Run, Barry, Run
The U.S. Conference of Mayors opened its midwinter meeting in Washington last week, ironically with drugs as the focus of discussion. Conspicuously absent was the conference host, Washington Mayor Marion Barry, who shortly before was captured on a grainy FBI videotape apparently sipping cognac and smoking crack cocaine from a pipe. Three days after being charged with possession of cocaine, Barry retreated to the Hanley-Hazelden Center for drug and alcohol abuse in West Palm Beach, Fla., declaring that he sought healing in "body, mind and soul." Behind him, the still stunned capital wrestled with questions about the propriety of his arrest and the political future of a battered city.
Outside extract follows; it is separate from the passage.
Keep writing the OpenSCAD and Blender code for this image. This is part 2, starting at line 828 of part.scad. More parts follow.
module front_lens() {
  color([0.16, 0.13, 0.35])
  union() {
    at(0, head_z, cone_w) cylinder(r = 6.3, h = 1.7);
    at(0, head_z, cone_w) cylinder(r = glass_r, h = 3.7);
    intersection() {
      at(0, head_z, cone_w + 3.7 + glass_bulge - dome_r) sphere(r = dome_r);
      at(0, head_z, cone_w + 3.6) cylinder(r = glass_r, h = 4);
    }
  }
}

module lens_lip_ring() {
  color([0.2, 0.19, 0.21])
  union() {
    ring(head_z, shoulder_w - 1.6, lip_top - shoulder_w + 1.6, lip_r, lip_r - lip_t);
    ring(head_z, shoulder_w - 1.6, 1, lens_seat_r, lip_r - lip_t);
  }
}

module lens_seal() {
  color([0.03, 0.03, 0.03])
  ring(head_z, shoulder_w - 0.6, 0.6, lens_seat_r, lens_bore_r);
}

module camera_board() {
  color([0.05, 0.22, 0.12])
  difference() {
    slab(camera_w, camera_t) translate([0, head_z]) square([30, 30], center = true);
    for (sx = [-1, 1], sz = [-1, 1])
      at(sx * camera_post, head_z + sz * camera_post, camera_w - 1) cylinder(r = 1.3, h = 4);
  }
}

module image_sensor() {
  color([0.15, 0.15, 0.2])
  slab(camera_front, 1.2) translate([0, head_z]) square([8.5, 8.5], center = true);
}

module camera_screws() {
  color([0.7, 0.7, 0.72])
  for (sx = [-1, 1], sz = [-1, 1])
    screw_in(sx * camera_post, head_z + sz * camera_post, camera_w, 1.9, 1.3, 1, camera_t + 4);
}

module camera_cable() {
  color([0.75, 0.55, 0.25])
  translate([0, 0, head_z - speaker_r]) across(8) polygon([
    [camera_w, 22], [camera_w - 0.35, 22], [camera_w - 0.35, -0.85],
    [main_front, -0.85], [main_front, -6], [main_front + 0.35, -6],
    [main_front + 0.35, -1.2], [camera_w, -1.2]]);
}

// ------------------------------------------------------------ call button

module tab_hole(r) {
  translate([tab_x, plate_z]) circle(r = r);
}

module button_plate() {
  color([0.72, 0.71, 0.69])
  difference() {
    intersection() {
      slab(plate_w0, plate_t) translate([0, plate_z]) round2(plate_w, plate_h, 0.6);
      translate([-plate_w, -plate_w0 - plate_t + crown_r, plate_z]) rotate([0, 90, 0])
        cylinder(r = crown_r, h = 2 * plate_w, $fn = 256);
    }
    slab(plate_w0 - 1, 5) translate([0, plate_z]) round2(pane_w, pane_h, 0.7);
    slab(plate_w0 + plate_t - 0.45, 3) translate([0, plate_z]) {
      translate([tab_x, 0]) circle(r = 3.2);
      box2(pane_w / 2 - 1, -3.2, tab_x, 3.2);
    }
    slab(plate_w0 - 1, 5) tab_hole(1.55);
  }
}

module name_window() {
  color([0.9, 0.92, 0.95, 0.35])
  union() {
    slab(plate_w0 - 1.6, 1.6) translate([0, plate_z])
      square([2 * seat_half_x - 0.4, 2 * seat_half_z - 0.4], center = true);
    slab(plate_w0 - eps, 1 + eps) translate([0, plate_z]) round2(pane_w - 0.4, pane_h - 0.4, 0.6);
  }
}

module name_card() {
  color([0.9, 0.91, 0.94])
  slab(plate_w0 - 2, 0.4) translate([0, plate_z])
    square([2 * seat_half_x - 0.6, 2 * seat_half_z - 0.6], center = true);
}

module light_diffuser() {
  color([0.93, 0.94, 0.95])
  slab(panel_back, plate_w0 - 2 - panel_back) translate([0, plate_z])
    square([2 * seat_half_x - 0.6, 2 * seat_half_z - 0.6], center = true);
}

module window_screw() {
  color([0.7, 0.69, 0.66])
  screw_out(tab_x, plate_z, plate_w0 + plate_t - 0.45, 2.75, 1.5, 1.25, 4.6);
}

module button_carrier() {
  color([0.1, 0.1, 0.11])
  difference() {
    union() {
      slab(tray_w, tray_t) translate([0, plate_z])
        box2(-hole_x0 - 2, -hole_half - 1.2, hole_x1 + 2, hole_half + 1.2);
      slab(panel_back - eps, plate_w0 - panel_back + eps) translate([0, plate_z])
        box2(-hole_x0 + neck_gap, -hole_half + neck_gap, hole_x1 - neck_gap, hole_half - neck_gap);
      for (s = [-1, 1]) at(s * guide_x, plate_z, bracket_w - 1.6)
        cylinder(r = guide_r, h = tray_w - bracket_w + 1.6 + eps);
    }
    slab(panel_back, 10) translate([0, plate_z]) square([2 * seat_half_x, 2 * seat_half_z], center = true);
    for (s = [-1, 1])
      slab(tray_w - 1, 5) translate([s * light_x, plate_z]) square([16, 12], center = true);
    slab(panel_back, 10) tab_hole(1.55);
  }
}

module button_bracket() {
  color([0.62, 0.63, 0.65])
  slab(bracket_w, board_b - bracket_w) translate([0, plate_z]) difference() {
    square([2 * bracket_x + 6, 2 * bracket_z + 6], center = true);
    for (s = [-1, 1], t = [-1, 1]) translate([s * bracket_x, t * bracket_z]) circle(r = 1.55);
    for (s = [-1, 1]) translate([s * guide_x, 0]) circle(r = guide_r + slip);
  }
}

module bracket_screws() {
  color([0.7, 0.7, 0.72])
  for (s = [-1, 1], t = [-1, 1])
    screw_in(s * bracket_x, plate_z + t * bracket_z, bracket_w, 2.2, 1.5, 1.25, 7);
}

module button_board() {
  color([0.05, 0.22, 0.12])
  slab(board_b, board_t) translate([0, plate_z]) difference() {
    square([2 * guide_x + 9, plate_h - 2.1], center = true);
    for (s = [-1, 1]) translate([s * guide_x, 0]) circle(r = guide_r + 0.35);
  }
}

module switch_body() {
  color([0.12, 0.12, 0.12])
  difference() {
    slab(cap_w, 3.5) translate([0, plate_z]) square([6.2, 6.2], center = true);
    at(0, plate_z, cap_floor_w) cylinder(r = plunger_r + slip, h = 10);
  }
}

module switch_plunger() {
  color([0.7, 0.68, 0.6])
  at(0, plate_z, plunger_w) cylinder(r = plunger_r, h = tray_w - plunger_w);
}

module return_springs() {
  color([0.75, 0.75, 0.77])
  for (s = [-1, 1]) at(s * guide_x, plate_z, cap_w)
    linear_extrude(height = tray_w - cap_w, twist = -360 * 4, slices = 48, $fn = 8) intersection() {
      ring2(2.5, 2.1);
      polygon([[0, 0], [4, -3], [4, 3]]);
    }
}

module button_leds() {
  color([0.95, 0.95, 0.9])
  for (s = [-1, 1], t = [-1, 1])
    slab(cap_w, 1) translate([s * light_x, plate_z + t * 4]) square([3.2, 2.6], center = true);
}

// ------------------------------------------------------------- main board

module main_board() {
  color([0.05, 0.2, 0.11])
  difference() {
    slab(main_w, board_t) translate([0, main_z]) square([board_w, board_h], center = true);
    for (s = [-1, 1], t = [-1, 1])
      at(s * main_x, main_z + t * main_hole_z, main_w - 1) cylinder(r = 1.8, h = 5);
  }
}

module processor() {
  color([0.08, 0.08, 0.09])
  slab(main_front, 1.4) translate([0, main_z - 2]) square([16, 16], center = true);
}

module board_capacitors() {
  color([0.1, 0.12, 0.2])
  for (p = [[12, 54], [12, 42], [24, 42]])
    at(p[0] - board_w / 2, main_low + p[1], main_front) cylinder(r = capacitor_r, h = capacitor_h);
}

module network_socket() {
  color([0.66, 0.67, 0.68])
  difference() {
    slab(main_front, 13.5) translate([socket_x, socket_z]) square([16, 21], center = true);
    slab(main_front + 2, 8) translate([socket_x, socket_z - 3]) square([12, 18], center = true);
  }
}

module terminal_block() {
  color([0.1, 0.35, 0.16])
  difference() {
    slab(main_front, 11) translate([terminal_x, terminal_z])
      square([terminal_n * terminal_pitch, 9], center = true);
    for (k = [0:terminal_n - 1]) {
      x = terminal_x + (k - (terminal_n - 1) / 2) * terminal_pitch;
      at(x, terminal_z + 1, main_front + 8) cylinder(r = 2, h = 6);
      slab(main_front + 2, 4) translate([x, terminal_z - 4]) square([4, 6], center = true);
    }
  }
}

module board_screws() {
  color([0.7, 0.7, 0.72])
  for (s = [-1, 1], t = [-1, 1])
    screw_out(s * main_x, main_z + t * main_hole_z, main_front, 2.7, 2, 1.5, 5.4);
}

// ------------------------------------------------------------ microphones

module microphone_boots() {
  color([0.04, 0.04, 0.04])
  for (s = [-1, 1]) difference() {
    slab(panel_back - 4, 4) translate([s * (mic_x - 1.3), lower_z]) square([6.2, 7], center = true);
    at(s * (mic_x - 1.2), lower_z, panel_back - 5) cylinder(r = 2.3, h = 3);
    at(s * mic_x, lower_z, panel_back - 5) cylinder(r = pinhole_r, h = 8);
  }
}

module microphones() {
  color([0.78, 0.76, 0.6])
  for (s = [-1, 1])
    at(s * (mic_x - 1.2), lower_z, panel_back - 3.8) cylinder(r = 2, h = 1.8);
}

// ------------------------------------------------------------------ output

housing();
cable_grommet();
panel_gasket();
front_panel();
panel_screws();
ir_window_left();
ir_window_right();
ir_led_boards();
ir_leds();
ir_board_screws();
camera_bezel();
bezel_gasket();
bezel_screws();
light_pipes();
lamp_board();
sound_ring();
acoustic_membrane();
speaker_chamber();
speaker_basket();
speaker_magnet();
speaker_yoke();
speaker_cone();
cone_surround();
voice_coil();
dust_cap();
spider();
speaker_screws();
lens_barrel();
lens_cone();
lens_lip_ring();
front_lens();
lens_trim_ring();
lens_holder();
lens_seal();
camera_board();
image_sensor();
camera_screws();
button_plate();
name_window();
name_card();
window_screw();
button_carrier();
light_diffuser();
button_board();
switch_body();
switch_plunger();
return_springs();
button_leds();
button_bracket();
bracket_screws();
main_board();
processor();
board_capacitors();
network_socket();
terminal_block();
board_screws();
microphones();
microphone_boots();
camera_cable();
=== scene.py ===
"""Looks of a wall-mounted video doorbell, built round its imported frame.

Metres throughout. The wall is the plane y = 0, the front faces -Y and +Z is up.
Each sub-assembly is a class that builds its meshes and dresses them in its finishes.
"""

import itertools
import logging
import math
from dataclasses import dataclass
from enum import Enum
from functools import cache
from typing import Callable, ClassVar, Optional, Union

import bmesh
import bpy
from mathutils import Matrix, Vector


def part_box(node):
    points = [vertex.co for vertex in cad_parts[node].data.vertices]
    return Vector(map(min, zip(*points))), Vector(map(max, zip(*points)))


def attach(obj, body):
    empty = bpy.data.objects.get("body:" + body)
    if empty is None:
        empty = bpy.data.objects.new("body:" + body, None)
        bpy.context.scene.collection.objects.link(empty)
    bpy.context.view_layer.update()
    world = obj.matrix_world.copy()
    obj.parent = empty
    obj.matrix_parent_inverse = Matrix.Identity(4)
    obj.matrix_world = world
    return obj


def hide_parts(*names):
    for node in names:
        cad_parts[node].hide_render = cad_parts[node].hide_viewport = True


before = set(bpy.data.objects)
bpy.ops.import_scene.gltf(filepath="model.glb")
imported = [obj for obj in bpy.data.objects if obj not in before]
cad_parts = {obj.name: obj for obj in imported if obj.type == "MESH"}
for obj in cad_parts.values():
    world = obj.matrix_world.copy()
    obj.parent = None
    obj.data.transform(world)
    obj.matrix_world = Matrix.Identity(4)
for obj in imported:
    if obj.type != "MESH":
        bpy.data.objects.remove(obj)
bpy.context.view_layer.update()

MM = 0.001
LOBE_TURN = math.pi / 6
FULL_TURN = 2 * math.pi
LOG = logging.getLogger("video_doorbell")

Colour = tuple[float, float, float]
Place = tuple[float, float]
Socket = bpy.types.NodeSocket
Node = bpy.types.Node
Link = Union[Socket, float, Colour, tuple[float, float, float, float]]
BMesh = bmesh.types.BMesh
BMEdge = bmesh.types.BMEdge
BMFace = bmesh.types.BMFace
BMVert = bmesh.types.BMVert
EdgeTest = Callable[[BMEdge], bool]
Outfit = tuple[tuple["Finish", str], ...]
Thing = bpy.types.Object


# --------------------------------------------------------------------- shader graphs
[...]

Even as a loyal remnant of Barry's once formidable constituency pleaded for sympathy for the man, attention shifted to his sometime ally, Jesse Jackson. Jackson moved to Washington last summer amid calls for him to challenge his old civil rights compatriot. Yet three days before Barry's arrest, Jackson used Martin Luther King Jr.'s birthday to launch a national campaign for D.C. statehood -- a campaign that could put him into the U.S. Senate rather than the District Building.
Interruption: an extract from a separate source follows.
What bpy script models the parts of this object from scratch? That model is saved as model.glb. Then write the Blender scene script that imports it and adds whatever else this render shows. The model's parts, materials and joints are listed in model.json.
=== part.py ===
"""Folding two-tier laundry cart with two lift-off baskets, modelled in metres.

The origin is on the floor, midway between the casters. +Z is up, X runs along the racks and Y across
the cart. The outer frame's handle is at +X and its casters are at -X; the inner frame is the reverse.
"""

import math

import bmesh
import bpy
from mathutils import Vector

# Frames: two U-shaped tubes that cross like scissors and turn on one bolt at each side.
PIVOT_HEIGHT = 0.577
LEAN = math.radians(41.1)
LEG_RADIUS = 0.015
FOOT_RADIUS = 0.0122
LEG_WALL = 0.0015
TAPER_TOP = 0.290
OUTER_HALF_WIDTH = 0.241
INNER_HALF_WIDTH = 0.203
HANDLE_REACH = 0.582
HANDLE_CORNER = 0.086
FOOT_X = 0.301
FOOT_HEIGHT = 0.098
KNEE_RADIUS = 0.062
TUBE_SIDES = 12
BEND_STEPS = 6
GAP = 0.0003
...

Jackson, who spoke with Barry by telephone after the arrest, almost immediately came under intense pressure to run for mayor from the same Washington power brokers who earlier shunned him as a carpetbagger. But Jackson was wary, suspecting that his political opponents were hoping to bury - him in a no-win job. Jackson's public statements have been typically coy and evasive -- prudent politicians "never say never," he declared -- but privately, for now, he is heeding the counsel of friends and his wife Jackie to stay out of it. Settling into the mayor's office would mean being tied down by the Lilliputian strings of Washington's troubled municipal bureaucracy. Speaking before the Barry arrest, Jackson said, "It's just too small a stage for me." And his friends note that Jackson is well aware that Capitol Hill has as much to say about the District's budget as does the mayor. He would be tugged this way and that by members of Congress, some of whom he outpolled in his 1988 bid for the Democratic presidential nomination.
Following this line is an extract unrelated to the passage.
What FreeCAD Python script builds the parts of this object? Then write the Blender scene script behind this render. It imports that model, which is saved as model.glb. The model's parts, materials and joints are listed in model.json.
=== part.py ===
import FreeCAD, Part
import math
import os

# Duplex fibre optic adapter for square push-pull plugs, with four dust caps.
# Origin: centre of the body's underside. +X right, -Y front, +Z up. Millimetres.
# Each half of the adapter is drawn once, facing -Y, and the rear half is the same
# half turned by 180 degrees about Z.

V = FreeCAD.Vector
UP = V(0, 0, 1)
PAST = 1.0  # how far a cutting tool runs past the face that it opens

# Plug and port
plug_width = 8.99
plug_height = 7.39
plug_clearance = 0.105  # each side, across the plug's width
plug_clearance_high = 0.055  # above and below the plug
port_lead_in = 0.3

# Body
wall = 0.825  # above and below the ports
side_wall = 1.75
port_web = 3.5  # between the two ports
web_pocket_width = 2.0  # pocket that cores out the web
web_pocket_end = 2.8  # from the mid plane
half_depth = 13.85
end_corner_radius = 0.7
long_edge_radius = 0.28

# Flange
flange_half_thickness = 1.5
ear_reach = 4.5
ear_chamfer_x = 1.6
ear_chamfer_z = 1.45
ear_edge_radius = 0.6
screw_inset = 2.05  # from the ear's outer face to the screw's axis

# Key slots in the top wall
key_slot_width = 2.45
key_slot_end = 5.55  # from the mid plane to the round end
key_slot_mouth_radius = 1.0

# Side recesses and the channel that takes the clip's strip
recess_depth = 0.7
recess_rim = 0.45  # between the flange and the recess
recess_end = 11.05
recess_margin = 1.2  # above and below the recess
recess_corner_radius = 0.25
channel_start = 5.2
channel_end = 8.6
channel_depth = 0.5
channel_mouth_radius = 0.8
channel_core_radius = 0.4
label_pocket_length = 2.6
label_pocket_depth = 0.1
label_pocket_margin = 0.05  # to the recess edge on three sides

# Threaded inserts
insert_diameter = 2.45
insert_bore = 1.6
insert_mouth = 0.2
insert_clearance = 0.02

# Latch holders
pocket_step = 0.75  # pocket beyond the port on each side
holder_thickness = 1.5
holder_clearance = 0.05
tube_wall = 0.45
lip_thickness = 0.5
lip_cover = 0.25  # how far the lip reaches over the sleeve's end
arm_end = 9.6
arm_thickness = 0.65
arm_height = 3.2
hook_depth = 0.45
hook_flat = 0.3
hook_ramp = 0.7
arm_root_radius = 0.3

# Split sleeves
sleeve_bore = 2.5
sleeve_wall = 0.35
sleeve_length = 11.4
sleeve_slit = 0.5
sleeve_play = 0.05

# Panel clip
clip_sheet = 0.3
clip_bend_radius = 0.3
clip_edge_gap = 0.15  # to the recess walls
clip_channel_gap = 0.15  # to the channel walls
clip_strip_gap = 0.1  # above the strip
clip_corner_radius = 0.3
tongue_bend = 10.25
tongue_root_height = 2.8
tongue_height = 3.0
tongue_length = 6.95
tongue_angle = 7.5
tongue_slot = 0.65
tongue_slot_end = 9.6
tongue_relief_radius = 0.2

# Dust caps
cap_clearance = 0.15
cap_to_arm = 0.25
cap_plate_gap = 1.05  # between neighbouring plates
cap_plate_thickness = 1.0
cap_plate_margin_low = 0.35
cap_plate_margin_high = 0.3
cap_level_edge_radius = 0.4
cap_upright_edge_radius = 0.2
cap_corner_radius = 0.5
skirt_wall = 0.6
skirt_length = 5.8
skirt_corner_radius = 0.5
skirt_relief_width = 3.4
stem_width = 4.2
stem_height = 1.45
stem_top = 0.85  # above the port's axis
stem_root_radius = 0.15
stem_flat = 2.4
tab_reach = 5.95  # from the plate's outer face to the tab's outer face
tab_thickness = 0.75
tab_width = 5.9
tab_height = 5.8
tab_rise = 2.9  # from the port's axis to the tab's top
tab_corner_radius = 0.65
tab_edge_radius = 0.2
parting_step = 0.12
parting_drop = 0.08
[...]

Jackson, who can stall until the July filing deadline for the September Democratic primary, has made it clear he will not challenge Barry -- and the mayor has not ruled out a rehabilitated run for a fourth term after he emerges from Hanley-Hazelden, as farfetched as that may seem. Barry, 53, pleaded with reporters to "back away" while he recovers from an unspecified "problem" that aides say centers on alcoholism. But even the tearful news conference that preceded his retreat to Hanley-Hazelden seemed calculated. The mayor, sweating profusely and looking to wife Effi for support, artfully excluded any mention of drugs. Barry's disappearance extricated him from legal wrangling over a possible plea bargain and from defense preparations that may hinge on the FBI videotape. Investigators, protesting that the tape needs enhancing, have resisted showing it to Barry's lawyer.